- Short exercise
Collect all lines containing the word "degrees" from the data.

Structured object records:
· · · · ·

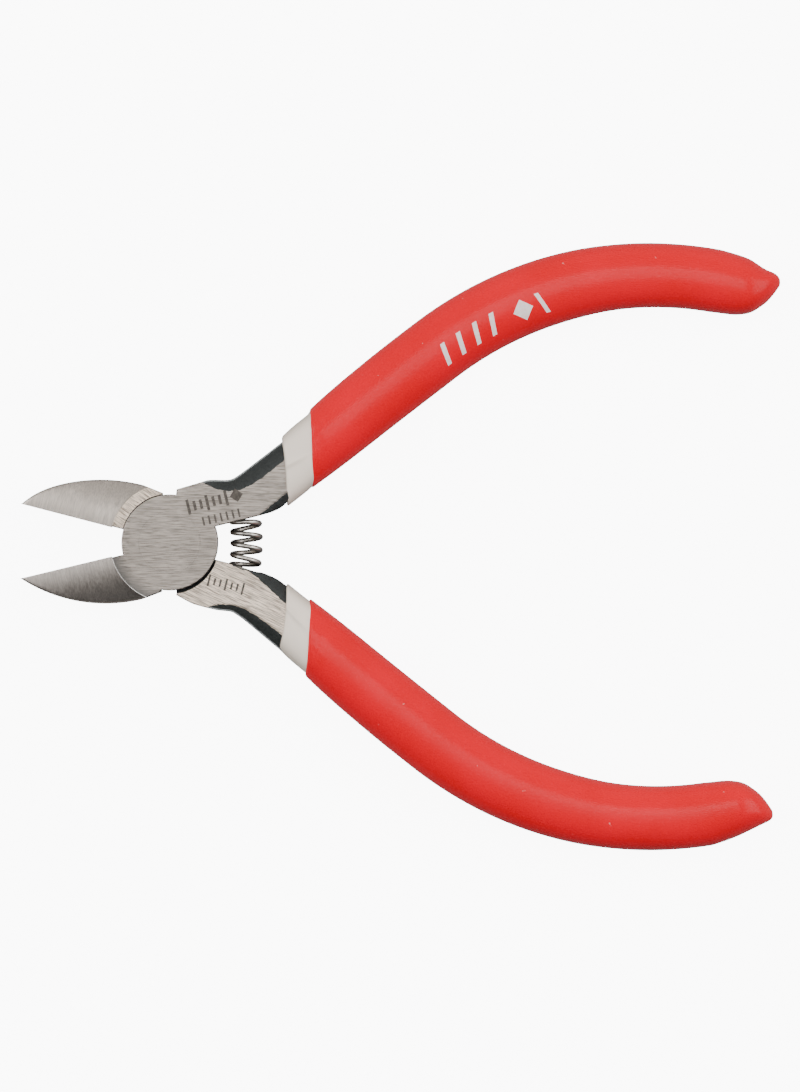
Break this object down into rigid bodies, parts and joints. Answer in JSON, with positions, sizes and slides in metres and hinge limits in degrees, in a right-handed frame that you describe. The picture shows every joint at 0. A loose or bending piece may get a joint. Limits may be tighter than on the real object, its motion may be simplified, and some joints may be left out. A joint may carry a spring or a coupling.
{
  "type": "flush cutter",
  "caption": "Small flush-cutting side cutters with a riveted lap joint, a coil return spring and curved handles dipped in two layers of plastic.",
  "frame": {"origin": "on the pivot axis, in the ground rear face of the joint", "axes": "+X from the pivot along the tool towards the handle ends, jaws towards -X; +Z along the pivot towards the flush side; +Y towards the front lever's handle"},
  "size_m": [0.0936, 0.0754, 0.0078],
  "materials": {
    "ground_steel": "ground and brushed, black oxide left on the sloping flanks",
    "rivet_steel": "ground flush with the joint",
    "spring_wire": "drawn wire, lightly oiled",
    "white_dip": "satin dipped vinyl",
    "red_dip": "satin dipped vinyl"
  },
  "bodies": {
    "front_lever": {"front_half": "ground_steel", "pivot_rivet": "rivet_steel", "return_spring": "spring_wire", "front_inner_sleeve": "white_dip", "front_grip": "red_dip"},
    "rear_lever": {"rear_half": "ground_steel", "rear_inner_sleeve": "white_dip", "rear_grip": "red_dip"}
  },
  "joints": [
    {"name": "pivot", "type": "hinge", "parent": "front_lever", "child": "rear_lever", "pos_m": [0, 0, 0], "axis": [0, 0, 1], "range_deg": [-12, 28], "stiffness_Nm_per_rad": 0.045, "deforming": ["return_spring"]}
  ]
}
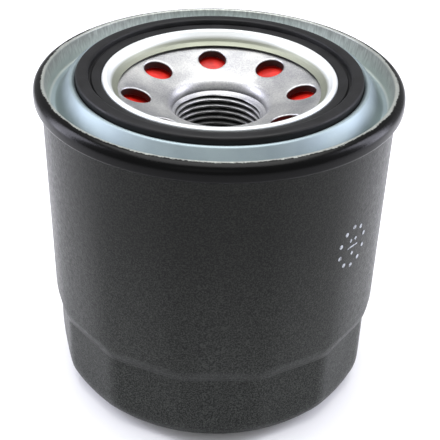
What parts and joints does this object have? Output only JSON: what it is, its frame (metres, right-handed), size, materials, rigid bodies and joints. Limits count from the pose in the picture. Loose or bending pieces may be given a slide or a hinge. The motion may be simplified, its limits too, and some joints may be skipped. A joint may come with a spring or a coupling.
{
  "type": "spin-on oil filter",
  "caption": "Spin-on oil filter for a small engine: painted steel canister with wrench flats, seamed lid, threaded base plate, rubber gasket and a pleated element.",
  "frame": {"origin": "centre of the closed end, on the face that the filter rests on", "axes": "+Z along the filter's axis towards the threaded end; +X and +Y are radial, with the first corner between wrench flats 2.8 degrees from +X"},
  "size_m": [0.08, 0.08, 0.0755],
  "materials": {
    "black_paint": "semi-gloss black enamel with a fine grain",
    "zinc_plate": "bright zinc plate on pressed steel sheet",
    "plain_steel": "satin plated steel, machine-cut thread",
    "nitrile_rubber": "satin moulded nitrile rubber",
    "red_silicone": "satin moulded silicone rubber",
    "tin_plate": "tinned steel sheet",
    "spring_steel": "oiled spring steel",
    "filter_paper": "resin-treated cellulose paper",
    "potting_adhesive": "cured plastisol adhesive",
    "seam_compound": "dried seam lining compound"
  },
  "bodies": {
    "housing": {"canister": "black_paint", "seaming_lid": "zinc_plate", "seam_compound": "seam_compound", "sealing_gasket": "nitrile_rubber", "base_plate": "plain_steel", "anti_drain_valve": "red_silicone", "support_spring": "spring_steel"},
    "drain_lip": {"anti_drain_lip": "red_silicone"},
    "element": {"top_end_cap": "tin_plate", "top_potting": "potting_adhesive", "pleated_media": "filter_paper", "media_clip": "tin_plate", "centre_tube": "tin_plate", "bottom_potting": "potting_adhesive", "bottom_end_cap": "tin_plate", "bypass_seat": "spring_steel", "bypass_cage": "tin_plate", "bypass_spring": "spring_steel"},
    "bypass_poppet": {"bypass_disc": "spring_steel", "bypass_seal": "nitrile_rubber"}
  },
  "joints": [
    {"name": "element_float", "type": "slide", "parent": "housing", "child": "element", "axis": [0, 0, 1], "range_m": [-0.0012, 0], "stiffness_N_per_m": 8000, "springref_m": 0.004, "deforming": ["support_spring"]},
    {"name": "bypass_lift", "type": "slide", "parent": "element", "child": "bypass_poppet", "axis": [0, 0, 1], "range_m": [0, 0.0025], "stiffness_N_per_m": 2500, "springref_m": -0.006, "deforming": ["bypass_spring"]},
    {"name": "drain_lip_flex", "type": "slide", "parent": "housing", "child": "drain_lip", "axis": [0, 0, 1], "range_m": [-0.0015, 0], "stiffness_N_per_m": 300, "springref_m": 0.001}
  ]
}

· · · · ·

- Response to the exercise
Break this object down into rigid bodies, parts and joints. Answer in JSON, with positions, sizes and slides in metres and hinge limits in degrees, in a right-handed frame that you describe. The picture shows every joint at 0. A loose or bending piece may get a joint. Limits may be tighter than on the real object, its motion may be simplified, and some joints may be left out. A joint may carry a spring or a coupling.
  "frame": {"origin": "centre of the closed end, on the face that the filter rests on", "axes": "+Z along the filter's axis towards the threaded end; +X and +Y are radial, with the first corner between wrench flats 2.8 degrees from +X"},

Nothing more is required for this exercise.